Mergers and acquisitions can make organisations greater than the sum of their parts. However, they can also put companies at risk if they are exposed to undetected vulnerabilities. Corporate due diligence checks involve the thorough scrutiny of a business to expose potential liabilities to investors.

If you’re not sure which elements to evaluate, a business acquisition due diligence checklist is a smart place to start. This strategic roadmap helps to inform investment decisions by detailing the target company’s financial debts, regulatory risks, operational issues, criminal history of directors and much more.

Below, we explain what due diligence involves, why it matters and how to conduct this meticulous analysis. Read on to ensure you don’t miss any crucial insights when weighing up a potential merger or acquisition.

What is due diligence in mergers and acquisitions?

Due diligence in mergers and acquisitions is an evaluation process that a buyer must perform on a seller before progressing with the transaction. It involves a thorough examination of a target company’s financials, operations, legal matters, and compliance practices to ensure there are no hidden issues or liabilities.

After all, buyers must validate the seller’s claims, minimise risks, and gain a deep understanding of the business before finalising any deal.

Although it can be an arduous investigation, this vital step helps avoid costly bombshells after the transaction is completed and improves the likelihood of a successful merger or acquisition.

Keep reading to learn more about the importance of due diligence.

Why is due diligence important?

Legal due diligence investigations should be completed any time a business or its assets are sold or acquired. Here’s why:

Risk assessment

A successful business may be plagued by a range of problems or weaknesses that are not obvious from the outside – and which require a trained and dedicated investigator to identify.

For example, the target company may be facing unresolved legal problems, financial obligations, contentious contracts, security vulnerabilities or other industry-specific liabilities.

By conducting due diligence, you can be confident in your target company’s standing – or flag causes for concern that must be addressed.

Reputation management

Like a bad apple, a bad acquisition will affect the parent company that becomes exposed to the same problems.

A merger or acquisition that threatens to tarnish your company’s track record could lead to serious consequences, from a temporary downturn in sales to a complete shutdown. Implementing a robust due diligence process can help mitigate these risks.

Valuation support

As well as ensuring brand protection and security, due diligence can also be useful in valuing an acquisition by detailing the target company’s assets, liabilities, and potential earnings.

It also offers a means to measure the duration and expense of integration, plus expected revenue.

This information can serve as a basis for negotiation on the price and terms of the deal. From there, it’s up to you as the buyer to make an informed investment decision.

Given the above considerations, it’s important to follow a comprehensive due diligence checklist and customise each step to the target company’s unique circumstances.

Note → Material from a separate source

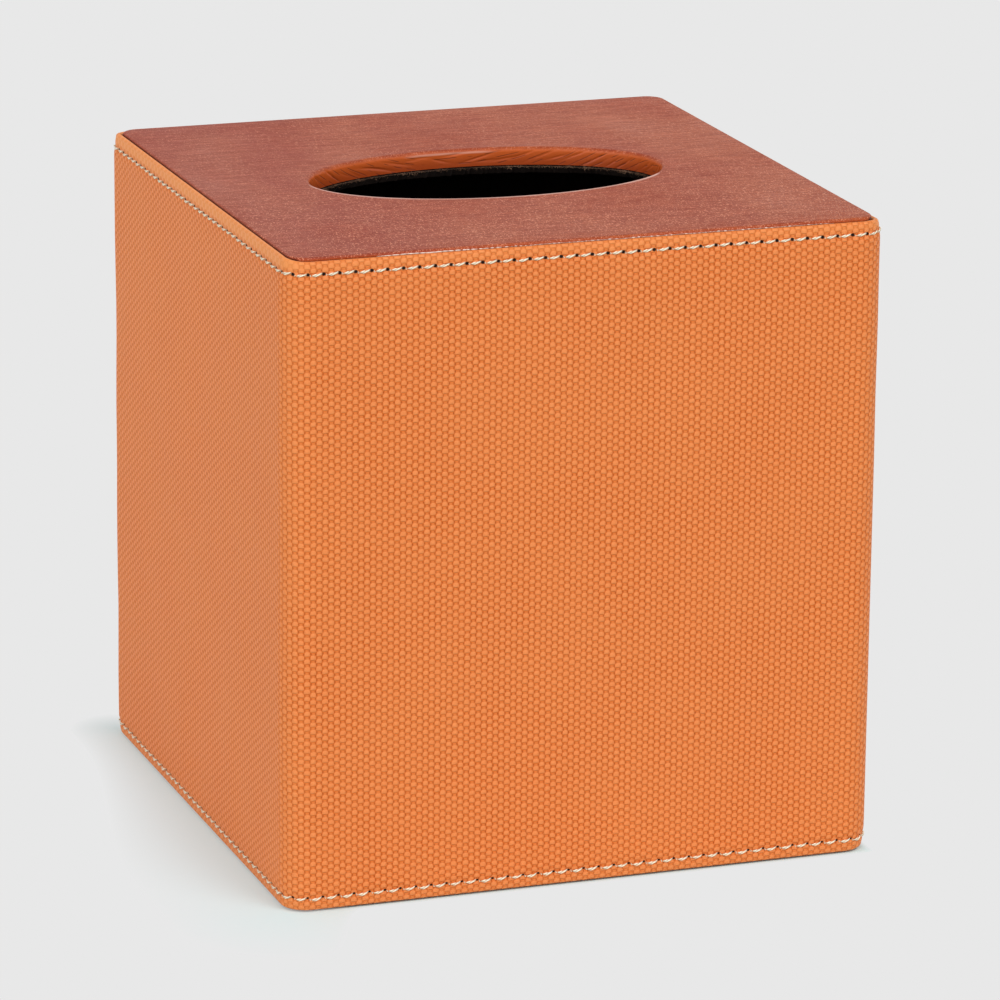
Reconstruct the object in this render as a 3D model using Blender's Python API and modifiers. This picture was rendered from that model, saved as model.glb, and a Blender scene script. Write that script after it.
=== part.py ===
"""Cube tissue box cover: a mitred board box in a sewn leatherette sleeve.

The top has an oval mouth for the tissues. Underneath, a flap hangs on a leatherette strip along
the back wall and is held shut by small bar magnets, so that a cube box of tissues can be put in.

Lengths are in metres. +Z is up, the front faces -Y, and the origin is the middle of the foot.
A place in a wall is given by its inset, the distance inward from the outermost face.
"""

import math

import bmesh
import bpy
from mathutils import Matrix, Vector

# Overall
SIDE = 0.134
HEIGHT = 0.142
CORNER_RADIUS = 0.006
CLEARANCE = 0.0003
LEAST_RADIUS = 0.0003
CUT_OVERRUN = 0.002

# Sheet leatherette, as it comes off the roll
SHEET = 0.0007

# Sleeve
HEM = 0.010
SEAM_GAP = 0.0004
SLEEVE_FOOT_GAP = 0.0004
TOP_PROUD = 0.0006

# Boards
WALL_BOARD = 0.004
TOP_BOARD = 0.003
FLAP_BOARD = 0.0025

# Top skin
TOP_EDGE_RADIUS = 0.001
TOP_TURN_DOWN = 0.008
MOUTH_LENGTH = 0.080
MOUTH_WIDTH = 0.0465
LIP_RADIUS = 0.0008

# Velvet
LINER = 0.0025
TOP_LINING = 0.0015
LINING_STEP_IN = 0.0007
FLAP_LINING = 0.001
FLAP_LINING_MARGIN = 0.0015

# Foot binding
BINDING_OUTER_LEG = 0.007
BINDING_RADIUS = 0.001
BINDING_INNER_CORNER = 0.0004

# Flap and its hinge strip
FLAP_LIFT = 0.0005
FLAP_CLEARANCE = 0.0006
FLAP_CORNER_RADIUS = 0.003
FLAP_EDGE_RADIUS = 0.0009
FINGER_NOTCH_RADIUS = 0.009
FLAP_LEAF_WIDTH = 0.012
WALL_LEAF_REACH = 0.015
STRIP_END_MARGIN = 0.008

# Bar magnets
MAGNET_LENGTH = 0.008
MAGNET_DEPTH = 0.002
MAGNET_HEIGHT = 0.0015
MAGNET_FROM_CORNER = 0.018

# How finely curves are divided
CORNER_STEPS = 5
EDGE_STEPS = 4
SIDE_STEPS = 6
NOTCH_STEPS = 10

# Insets of the layers, from the outermost face inward
HEM_INSET = SHEET + CLEARANCE
SKIN_INSET = HEM_INSET + SHEET + CLEARANCE
BOARD_INSET = SKIN_INSET + SHEET + CLEARANCE
INNER_INSET = BOARD_INSET + WALL_BOARD
BINDING_INSET = INNER_INSET + CLEARANCE + SHEET
LINER_INSET = INNER_INSET + CLEARANCE + LINER

# Heights of the layers, from the top down and from the foot up
TOP_BOARD_TOP = HEIGHT - SHEET - CLEARANCE
TOP_BOARD_FOOT = TOP_BOARD_TOP - TOP_BOARD
WALL_TOP = TOP_BOARD_FOOT - CLEARANCE
TOP_LINING_FOOT = WALL_TOP - TOP_LINING
LINER_TOP = TOP_LINING_FOOT - CLEARANCE
WALL_FOOT = SHEET + CLEARANCE
FLAP_COVER_FOOT = FLAP_LIFT + SHEET + CLEARANCE
FLAP_BOARD_FOOT = FLAP_COVER_FOOT + SHEET + CLEARANCE
FLAP_BOARD_TOP = FLAP_BOARD_FOOT + FLAP_BOARD
FLAP_LINING_FOOT = FLAP_BOARD_TOP + CLEARANCE
FLAP_TOP = FLAP_LINING_FOOT + FLAP_LINING
LINER_FOOT = FLAP_TOP + CLEARANCE
BINDING_INNER_TOP = LINER_FOOT - SHEET - CLEARANCE

# The flap in plan, and the fold line that it turns on
FLAP_HALF = SIDE / 2 - BINDING_INSET - FLAP_CLEARANCE
LEAF_BACK_Y = SIDE / 2 - BINDING_INSET - CLEARANCE
FOLD_Y = LEAF_BACK_Y - SHEET / 2
FLAP_BACK_Y = LEAF_BACK_Y - SHEET - FLAP_CLEARANCE
STRIP_HALF = SIDE / 2 - LINER_INSET - STRIP_END_MARGIN

PIECES = "tissue_box_cover"
CUTTERS = "cutters"
FLAP_AXIS = "flap_axis"
QUARTER_TURN = math.radians(90)
WALLS = ("back", "left", "front", "right")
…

What is a due diligence checklist?

A due diligence checklist is a systematic tool used to evaluate a target company’s assets, liabilities, contracts, benefits, and potential issues. It helps analyse the business’s strengths, weaknesses, risks, and opportunities before the buyer commits to a merger or acquisition.

This checklist serves as a detailed guide for conducting this in-depth analysis.

Importantly, it should not be seen merely as a routine step.

Rather, it is a critical strategy that can determine whether the endeavour will be a success or lead to significant financial losses for both the acquiring company and the target.

But what exactly must a thorough due diligence checklist include?

Let’s delve into the essential elements required, no matter your industry.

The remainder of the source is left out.